Yewendoch Guday () is a 2007 Ethiopian romantic comedy film directed by Henok Ayele and produced by Arkey Sera Production. The film has been domestically successful and gained large viewers in national cinemas shortly since its release on 17 February 2007. Starring with Admassu Kebede and Rekik Teshome, the story revolves around principally the life of carpenter Amero, who was devastated by betrayal of his ex-girlfriend, and later encounters with future love interest Helena, who constantly bothers him into extravagant person.

Plot
Amero, a renowned carpenter, lives with seven co-worker friends namely Tejo, Solomon, Kecho, Tewedros, Emushu, Zerihun and Qecho in woodwork company under unnamed boss. Amero loses his ex-girlfriend who betrayed him and had affair with another man, but he kept promise to attend their wedding. In the wedding set, Amero along with his friends decide to revenge her by ruining the process, however he occasionally found Helina in the wedding, with her friend Martha. Confidentially, he want to please her, and they romantically fall in love. 

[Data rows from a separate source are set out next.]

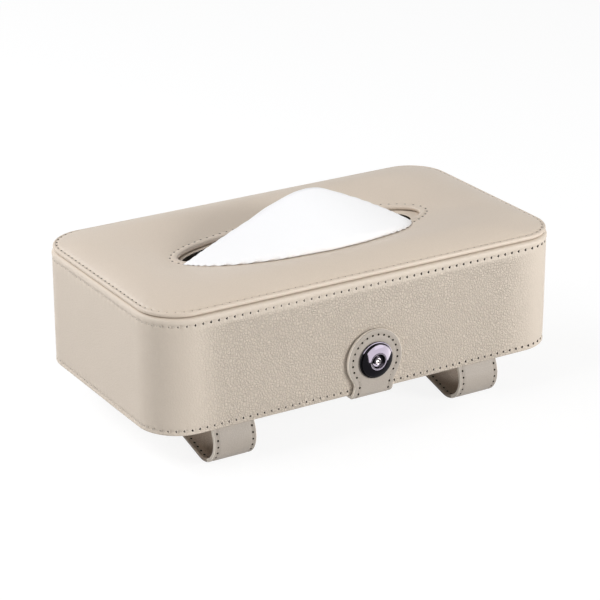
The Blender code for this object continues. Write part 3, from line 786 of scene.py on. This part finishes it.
def add_strip(name, strip, stops, half_width, from_edge, thickness, finishes, row=0.0, shares=17,
              paint_end=1.0):
    """The strip's mesh: two faces, and cut edges with the join between its two leathers.

    half_width is a number or a function of the distance along, and from_edge(across, along) the distance to
    the nearest edge. The edges take the painted edge finish up to paint_end metres along, and past that the
    faces' own finishes, which are darker.
    """
    spread = [sin(angle) ** 0.8 for angle in even(0, pi / 2, shares)]
    spread = [-share for share in reversed(spread[1:])] + spread
    columns = len(spread)
    ring = 2 * columns + 2
    points = []
    for along in stops:
        width = half_width(along) if callable(half_width) else half_width
        levels = [(width * share, half_thickness(thickness, from_edge(width * share, along), row))
                  for share in spread]
        points += [strip.place(across, along, level) for across, level in levels]
        points.append(strip.place(max(width - SPLIT_DEPTH, 0), along, 0))
        points += [strip.place(across, along, -level) for across, level in reversed(levels)]
        points.append(strip.place(min(SPLIT_DEPTH - width, 0), along, 0))
    faces = loft(len(stops), ring)
    edge_columns = [columns - 1, columns, ring - 2, ring - 1]
    for column in range(EDGE_COLUMNS):
        edge_columns += [column, columns - 2 - column, columns + 1 + column, ring - 3 - column]
    without_edge_finish = [0 if column < columns else 1 for column in range(ring)]
    without_edge_finish[columns - 1] = without_edge_finish[columns] = without_edge_finish[ring - 2] = without_edge_finish[ring - 1] = 0
    painted = [2 if column in edge_columns else without_edge_finish[column] for column in range(ring)]
    face_finish = []
    for along in stops[1:]:
        face_finish += painted if along < paint_end else without_edge_finish
    for start in (0, (len(stops) - 1) * ring):
        for column in range(columns - 1):
            mirrored = 2 * columns - column
            faces.append((start + column, start + column + 1, start + mirrored - 1, start + mirrored))
            face_finish.append(2)
        faces.append((start + columns - 1, start + columns, start + columns + 1))
        faces.append((start, start + 2 * columns, start + ring - 1))
        face_finish += [2, 2]
    return add_piece(name, points, faces, finishes, face_finish, sharp=60)


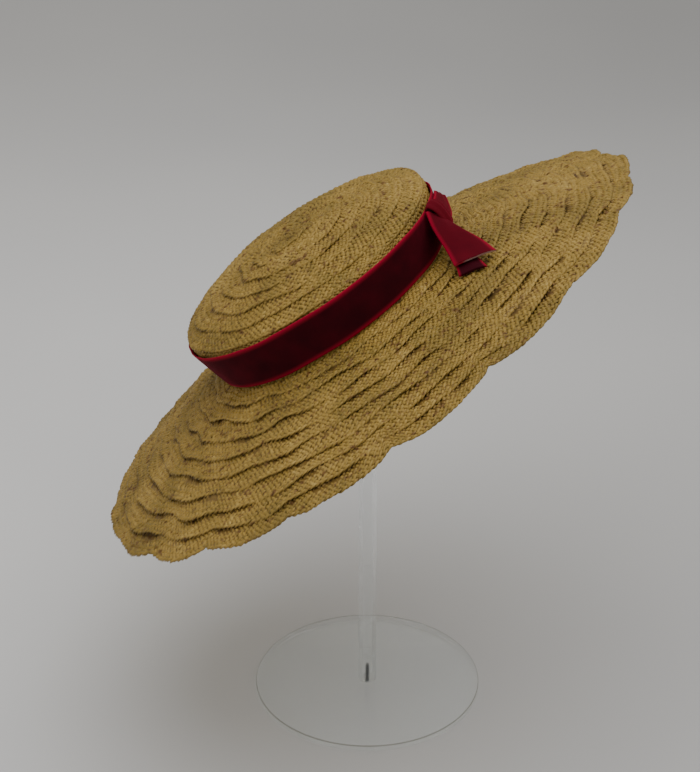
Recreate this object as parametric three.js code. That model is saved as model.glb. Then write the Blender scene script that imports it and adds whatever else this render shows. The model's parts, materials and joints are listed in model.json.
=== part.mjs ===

Amero and his comrade formed gentlemen alliance, which originally aimed for discussing sexual activity encountered by the group, but also to stalk Helena and Martha. Amero tried to sleep with Helena but both voluntarily disrupted the foreplay, which is recorded by his friends on mobile phone and the phone unexpectedly shut down, without hearing their ending. On the next day, Amero warmly received by his friends in order to tell the event from the beginning, but Amero told that he did not kiss her, leading to series disappointment. 

On other hands, Helena wanted to swindle Amero for unwanted incurrence; first she ordered to afford bracelet with expensive price. Meanwhile, his friends attempted to stole from her, without Aimro's knowledge. The bracelet indeed original, but by exchanging with counterfeit, she want to suffer him. Once he invited her in hotel, Helena deliberately damages property, crushing mirror and beer bottle in order to earn him extravagant. Helena's nagging become severe day to day, and eventually Helena falsely blames Amero for tricking counterfeit bracelet and leaves him. 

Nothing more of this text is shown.